Lancé en 2021 par Emmanuel Macron, le plan Marseille en Grand promettait une transformation profonde de Marseille. Trois ans plus tard, le bilan révèle des avancées timides, une gouvernance floue et un horizon toujours incertain pour la cité phocéenne.
En septembre 2021, depuis le Palais du Pharo, Emmanuel Macron dévoile le plan Marseille en Grand. Cinq milliards d’euros pour redonner un peu de dignité à une ville cabossée par ses écoles en ruine, ses immeubles qui s’effondrent et ses quartiers coupés du monde. « Un engagement historique de l’État », martelait alors Benoît Payan, le maire (divers gauche) de Marseille.
Le plan ambitionnait de faire de Marseille un territoire plus inclusif, développant une dynamique métropolitaine plus intégrée. Mais derrière les chiffres et les annonces, l’implémentation sur le terrain révèle « des insuffisances intrinsèques et organisationnelles », comme le souligne le rapport de la Cour des comptes publié lundi 21 octobre 2024.
Une gouvernance et une stratégie floues
Le rapport, qui dresse un premier bilan de ce plan, met en lumière une gouvernance en deçà des enjeux. Conçu rapidement, le plan n’a pas bénéficié d’une concertation suffisante entre les acteurs locaux et l’État, un point critique relevé par les magistrats : « La conception rapide et centralisée, sans phase d’étude préalable ni concertation, a fragilisé la mise en œuvre. »
La réforme de la métropole Aix-Marseille-Provence, initialement présentée comme une condition préalable, reste inachevée. Le rapport pointe ainsi que « la réforme des relations financières entre la métropole et ses communes membres n’a pas été engagée », ce qui handicape la métropole dans la gestion des projets.
La Cour souligne les tensions persistantes sur les questions budgétaires, avec des reversements annuels de la métropole vers les communes, estimés à 178,47 millions d’euros sur des bases jugées irrégulières. Ces transferts grèvent sa capacité d’action et ralentissent la mise en œuvre des projets structurants.
À la fin de 2023, seulement 1,31 % des milliards promis sont tombés dans la cagnotte. Une miette, à peine, qui laisse l’air rance des promesses non tenues.
Des écoles rénovées, mais une pédagogie à la traîne
Dès 2020, le rapport de la Chambre régionale des comptes pointait un patrimoine scolaire en état de délabrement avancé. Près de 38 % des écoles présentaient des « désordres techniques et fonctionnels forts », nécessitant des interventions d’urgence.
Le plan Marseille en Grand, lancé en 2021, visait à corriger ces lacunes en rénovant 188 écoles « en souffrance » sur les 470 que compte la ville, pour un budget de 1,5 milliard d’euros. Un chantier titanesque confié à une société publique locale d’aménagement d’intérêt national.

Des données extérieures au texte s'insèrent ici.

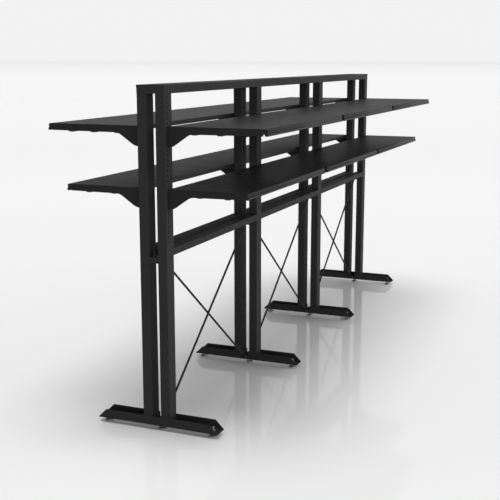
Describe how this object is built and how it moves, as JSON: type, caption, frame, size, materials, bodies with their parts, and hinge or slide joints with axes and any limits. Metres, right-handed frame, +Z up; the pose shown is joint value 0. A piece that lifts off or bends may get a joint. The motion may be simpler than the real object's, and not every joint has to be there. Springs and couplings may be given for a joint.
{
  "type": "double-sided cantilever shelving rack",
  "caption": "Free-standing double-sided rack of slotted tube frames with cantilever shelves at two heights on each side, crossed braces below and pointed channel feet on screw glides.",
  "frame": {"origin": "middle of the footprint, on the floor under the levelling glides", "axes": "+X along the length of the rack, +Y to its left side, +Z up"},
  "size_m": [3.624, 1.182, 1.727],
  "materials": {
    "frame_paint": "satin fine-textured powder coat, charcoal black",
    "shelf_paint": "satin fine-textured powder coat, charcoal black",
    "zinc_plate": "bright zinc plate"
  },
  "bodies": {
    "rack": {"post_1_left": "frame_paint", "post_1_right": "frame_paint", "foot_1": "frame_paint", "post_2_left": "frame_paint", "post_2_right": "frame_paint", "foot_2": "frame_paint", "post_3_left": "frame_paint", "post_3_right": "frame_paint", "foot_3": "frame_paint", "post_4_left": "frame_paint", "post_4_right": "frame_paint", "foot_4": "frame_paint", "top_rails_bay_1": "frame_paint", "mid_rails_bay_1": "frame_paint", "top_cap_bay_1": "frame_paint", "braces_bay_1": "frame_paint", "top_rails_bay_2": "frame_paint", "mid_rails_bay_2": "frame_paint", "top_cap_bay_2": "frame_paint", "braces_bay_2": "frame_paint", "top_rails_bay_3": "frame_paint", "mid_rails_bay_3": "frame_paint", "top_cap_bay_3": "frame_paint", "braces_bay_3": "frame_paint", "shelf_upper_left_bay_1": "shelf_paint", "shelf_upper_left_bay_2": "shelf_paint", "shelf_upper_left_bay_3": "shelf_paint", "brackets_upper_left": "shelf_paint", "stiffeners_upper_left": "shelf_paint", "shelf_upper_right_bay_1": "shelf_paint", "shelf_upper_right_bay_2": "shelf_paint", "shelf_upper_right_bay_3": "shelf_paint", "brackets_upper_right": "shelf_paint", "stiffeners_upper_right": "shelf_paint", "shelf_lower_left_bay_1": "shelf_paint", "shelf_lower_left_bay_2": "shelf_paint", "shelf_lower_left_bay_3": "shelf_paint", "brackets_lower_left": "shelf_paint", "stiffeners_lower_left": "shelf_paint", "shelf_lower_right_bay_1": "shelf_paint", "shelf_lower_right_bay_2": "shelf_paint", "shelf_lower_right_bay_3": "shelf_paint", "brackets_lower_right": "shelf_paint", "stiffeners_lower_right": "shelf_paint", "top_spacers": "frame_paint", "mid_cross_bars": "frame_paint", "glide_locknuts": "zinc_plate", "brace_bolts": "zinc_plate"},
    "glide_1_left": {"glide_1_left": "zinc_plate"},
    "glide_1_middle": {"glide_1_middle": "zinc_plate"},
    "glide_1_right": {"glide_1_right": "zinc_plate"},
    "glide_2_left": {"glide_2_left": "zinc_plate"},
    "glide_2_middle": {"glide_2_middle": "zinc_plate"},
    "glide_2_right": {"glide_2_right": "zinc_plate"},
    "glide_3_left": {"glide_3_left": "zinc_plate"},
    "glide_3_middle": {"glide_3_middle": "zinc_plate"},
    "glide_3_right": {"glide_3_right": "zinc_plate"},
    "glide_4_left": {"glide_4_left": "zinc_plate"},
    "glide_4_middle": {"glide_4_middle": "zinc_plate"},
    "glide_4_right": {"glide_4_right": "zinc_plate"}
  },
  "joints": [
    {"name": "glide_1_left_screw", "type": "slide", "parent": "rack", "child": "glide_1_left", "axis": [0, 0, -1], "range_m": [0, 0.012]},
    {"name": "glide_1_middle_screw", "type": "slide", "parent": "rack", "child": "glide_1_middle", "axis": [0, 0, -1], "range_m": [0, 0.012]},
    {"name": "glide_1_right_screw", "type": "slide", "parent": "rack", "child": "glide_1_right", "axis": [0, 0, -1], "range_m": [0, 0.012]},
    {"name": "glide_2_left_screw", "type": "slide", "parent": "rack", "child": "glide_2_left", "axis": [0, 0, -1], "range_m": [0, 0.012]},
    {"name": "glide_2_middle_screw", "type": "slide", "parent": "rack", "child": "glide_2_middle", "axis": [0, 0, -1], "range_m": [0, 0.012]},
    {"name": "glide_2_right_screw", "type": "slide", "parent": "rack", "child": "glide_2_right", "axis": [0, 0, -1], "range_m": [0, 0.012]},
    {"name": "glide_3_left_screw", "type": "slide", "parent": "rack", "child": "glide_3_left", "axis": [0, 0, -1], "range_m": [0, 0.012]},
    {"name": "glide_3_middle_screw", "type": "slide", "parent": "rack", "child": "glide_3_middle", "axis": [0, 0, -1], "range_m": [0, 0.012]},
    {"name": "glide_3_right_screw", "type": "slide", "parent": "rack", "child": "glide_3_right", "axis": [0, 0, -1], "range_m": [0, 0.012]},
    {"name": "glide_4_left_screw", "type": "slide", "parent": "rack", "child": "glide_4_left", "axis": [0, 0, -1], "range_m": [0, 0.012]},
    {"name": "glide_4_middle_screw", "type": "slide", "parent": "rack", "child": "glide_4_middle", "axis": [0, 0, -1], "range_m": [0, 0.012]},
    {"name": "glide_4_right_screw", "type": "slide", "parent": "rack", "child": "glide_4_right", "axis": [0, 0, -1], "range_m": [0, 0.012]}
  ]
}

On a cru, un temps, à une amélioration. À la fin de 2023, un tiers des chantiers étaient ouverts. Cependant, « la conduite des opérations bâtimentaires et l’expérimentation de nouvelles modalités d’organisation pédagogique ne sont pas suffisamment mises en lien », constate la Cour des comptes. Le contraste entre les bâtiments rénovés et l’absence de réforme pédagogique laisse un goût d’inachevé.
Des logements réhabilités, mais la mixité sociale oubliée
Le volet logement du plan se concentre sur la réhabilitation des copropriétés dégradées, mais ignore la question de la mixité sociale. La Cour critique « l’absence de mesures visant à améliorer la mixité sociale et à lutter contre la ségrégation résidentielle ».
Si les efforts pour améliorer les conditions de vie de nombreux habitants sont louables, le manque de vision globale fragilise la cohésion sociale de la ville.
Mobilité, un réseau en quête de cohérence
La question des transports n’échappe pas non plus aux incohérences. Le plan prévoyait le financement de 15 projets de transport inscrits au plan de déplacements urbains de la Métropole.
Mais ces initiatives peinent à dessiner une stratégie métropolitaine d’ensemble. « La liste des projets retenus et leur priorisation font l’objet de dissensus », déplore la Cour, citant notamment le prolongement du tramway d’Aubagne jusqu’à La Bouilladisse, qui reste déconnecté des besoins des quartiers nord de Marseille. Ces quartiers, qui concentrent les défis sociaux et économiques les plus importants, demeurent mal desservis, accentuant les inégalités d’accès aux services et aux emplois.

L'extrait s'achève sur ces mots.